INSTRUCTION: Print again only this span: the line with "faults += [item.Label", the line with "imported = [obj", and all lines between them, exactly as given.

___

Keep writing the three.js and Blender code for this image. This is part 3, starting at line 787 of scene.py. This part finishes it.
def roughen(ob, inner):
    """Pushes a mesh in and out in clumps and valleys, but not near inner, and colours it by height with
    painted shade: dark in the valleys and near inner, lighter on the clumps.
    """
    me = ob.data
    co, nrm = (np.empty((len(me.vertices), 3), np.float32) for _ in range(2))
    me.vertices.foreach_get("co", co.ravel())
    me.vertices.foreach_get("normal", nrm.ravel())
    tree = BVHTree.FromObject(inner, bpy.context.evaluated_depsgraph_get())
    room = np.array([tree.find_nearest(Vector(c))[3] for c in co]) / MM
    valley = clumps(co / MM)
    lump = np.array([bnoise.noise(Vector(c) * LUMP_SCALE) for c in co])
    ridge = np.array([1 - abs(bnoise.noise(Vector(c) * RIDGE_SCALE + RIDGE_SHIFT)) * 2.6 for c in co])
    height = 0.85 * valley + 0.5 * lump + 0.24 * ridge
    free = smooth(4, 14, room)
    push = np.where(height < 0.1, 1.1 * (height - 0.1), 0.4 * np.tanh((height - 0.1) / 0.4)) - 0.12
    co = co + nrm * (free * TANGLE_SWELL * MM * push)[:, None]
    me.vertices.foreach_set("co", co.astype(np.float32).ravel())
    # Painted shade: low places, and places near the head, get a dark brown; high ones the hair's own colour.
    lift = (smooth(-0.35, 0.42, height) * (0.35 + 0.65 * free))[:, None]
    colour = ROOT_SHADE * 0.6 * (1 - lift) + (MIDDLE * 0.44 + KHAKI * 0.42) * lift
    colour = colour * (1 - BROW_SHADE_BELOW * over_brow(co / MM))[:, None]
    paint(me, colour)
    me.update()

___

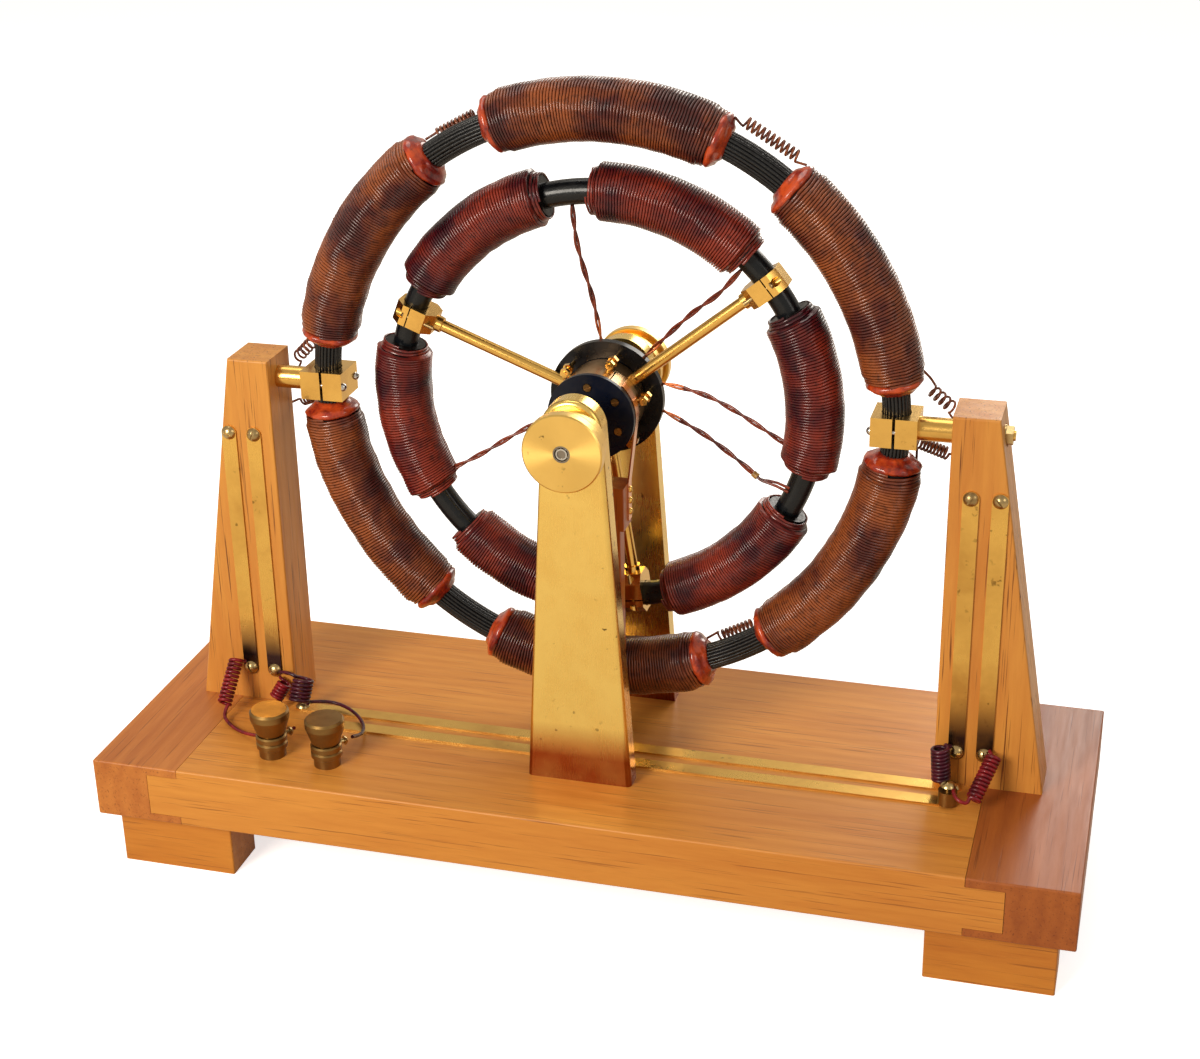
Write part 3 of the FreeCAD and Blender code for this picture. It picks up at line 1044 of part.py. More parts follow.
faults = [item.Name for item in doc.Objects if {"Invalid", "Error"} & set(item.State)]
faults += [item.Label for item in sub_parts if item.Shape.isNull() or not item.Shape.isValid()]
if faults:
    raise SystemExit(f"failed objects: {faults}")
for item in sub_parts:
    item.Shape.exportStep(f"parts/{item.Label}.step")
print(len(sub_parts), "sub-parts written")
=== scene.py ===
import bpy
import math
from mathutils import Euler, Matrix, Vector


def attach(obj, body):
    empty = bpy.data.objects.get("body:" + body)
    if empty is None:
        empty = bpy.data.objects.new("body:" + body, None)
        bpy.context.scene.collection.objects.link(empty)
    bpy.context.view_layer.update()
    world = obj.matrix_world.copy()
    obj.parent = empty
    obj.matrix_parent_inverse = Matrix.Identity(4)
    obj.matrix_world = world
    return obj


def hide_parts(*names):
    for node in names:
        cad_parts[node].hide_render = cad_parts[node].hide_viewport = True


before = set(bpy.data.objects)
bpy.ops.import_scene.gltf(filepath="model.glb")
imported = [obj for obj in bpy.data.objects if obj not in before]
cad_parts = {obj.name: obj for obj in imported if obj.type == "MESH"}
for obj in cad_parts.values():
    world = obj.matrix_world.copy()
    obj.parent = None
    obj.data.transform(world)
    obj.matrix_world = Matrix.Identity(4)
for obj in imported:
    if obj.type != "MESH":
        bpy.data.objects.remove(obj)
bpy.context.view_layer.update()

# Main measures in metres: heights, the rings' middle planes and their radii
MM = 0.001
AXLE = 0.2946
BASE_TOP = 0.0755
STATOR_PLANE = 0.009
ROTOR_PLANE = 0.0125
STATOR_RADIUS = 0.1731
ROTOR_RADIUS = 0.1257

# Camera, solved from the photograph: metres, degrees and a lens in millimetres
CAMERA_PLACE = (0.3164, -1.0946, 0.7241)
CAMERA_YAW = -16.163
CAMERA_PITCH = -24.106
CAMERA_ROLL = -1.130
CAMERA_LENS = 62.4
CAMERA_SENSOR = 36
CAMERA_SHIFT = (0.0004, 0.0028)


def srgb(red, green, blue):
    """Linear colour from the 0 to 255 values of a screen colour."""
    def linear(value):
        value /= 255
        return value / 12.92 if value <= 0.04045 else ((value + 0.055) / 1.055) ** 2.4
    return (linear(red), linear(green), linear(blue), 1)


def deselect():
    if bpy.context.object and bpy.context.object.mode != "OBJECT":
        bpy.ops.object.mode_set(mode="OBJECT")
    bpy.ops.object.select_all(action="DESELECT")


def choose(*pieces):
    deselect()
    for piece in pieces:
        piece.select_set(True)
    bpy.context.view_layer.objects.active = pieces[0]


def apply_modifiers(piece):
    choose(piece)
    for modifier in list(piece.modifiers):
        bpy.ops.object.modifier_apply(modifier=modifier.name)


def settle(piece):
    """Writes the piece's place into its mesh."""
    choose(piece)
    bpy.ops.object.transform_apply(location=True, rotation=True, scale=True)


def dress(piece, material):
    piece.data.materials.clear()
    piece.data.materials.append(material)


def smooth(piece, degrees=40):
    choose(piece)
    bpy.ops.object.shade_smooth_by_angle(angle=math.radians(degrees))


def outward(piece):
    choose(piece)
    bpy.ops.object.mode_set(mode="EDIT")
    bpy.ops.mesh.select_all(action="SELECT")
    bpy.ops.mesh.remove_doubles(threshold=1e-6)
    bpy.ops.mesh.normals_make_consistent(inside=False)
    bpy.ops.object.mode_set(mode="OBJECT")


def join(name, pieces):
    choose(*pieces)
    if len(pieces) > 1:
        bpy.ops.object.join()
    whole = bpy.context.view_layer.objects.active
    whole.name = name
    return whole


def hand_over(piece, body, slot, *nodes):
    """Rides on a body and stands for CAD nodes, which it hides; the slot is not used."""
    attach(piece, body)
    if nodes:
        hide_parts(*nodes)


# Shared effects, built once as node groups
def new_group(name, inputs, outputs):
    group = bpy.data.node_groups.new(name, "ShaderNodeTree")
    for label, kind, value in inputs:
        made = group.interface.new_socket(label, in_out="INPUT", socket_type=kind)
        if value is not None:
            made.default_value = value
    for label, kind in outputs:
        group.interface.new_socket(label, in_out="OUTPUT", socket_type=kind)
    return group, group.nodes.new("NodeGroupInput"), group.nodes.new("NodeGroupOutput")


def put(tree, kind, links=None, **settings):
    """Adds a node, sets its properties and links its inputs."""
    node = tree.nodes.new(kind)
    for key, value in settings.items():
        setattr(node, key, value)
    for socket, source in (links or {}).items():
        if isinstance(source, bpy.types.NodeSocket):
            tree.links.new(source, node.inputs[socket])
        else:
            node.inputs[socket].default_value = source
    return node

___

ANSWER TO THE PROBLEM:
faults += [item.Label for item in sub_parts if item.Shape.isNull() or not item.Shape.isValid()]
if faults:
    raise SystemExit(f"failed objects: {faults}")
for item in sub_parts:
    item.Shape.exportStep(f"parts/{item.Label}.step")
print(len(sub_parts), "sub-parts written")
=== scene.py ===
import bpy
import math
from mathutils import Euler, Matrix, Vector


def attach(obj, body):
    empty = bpy.data.objects.get("body:" + body)
    if empty is None:
        empty = bpy.data.objects.new("body:" + body, None)
        bpy.context.scene.collection.objects.link(empty)
    bpy.context.view_layer.update()
    world = obj.matrix_world.copy()
    obj.parent = empty
    obj.matrix_parent_inverse = Matrix.Identity(4)
    obj.matrix_world = world
    return obj


def hide_parts(*names):
    for node in names:
        cad_parts[node].hide_render = cad_parts[node].hide_viewport = True


before = set(bpy.data.objects)
bpy.ops.import_scene.gltf(filepath="model.glb")
imported = [obj for obj in bpy.data.objects if obj not in before]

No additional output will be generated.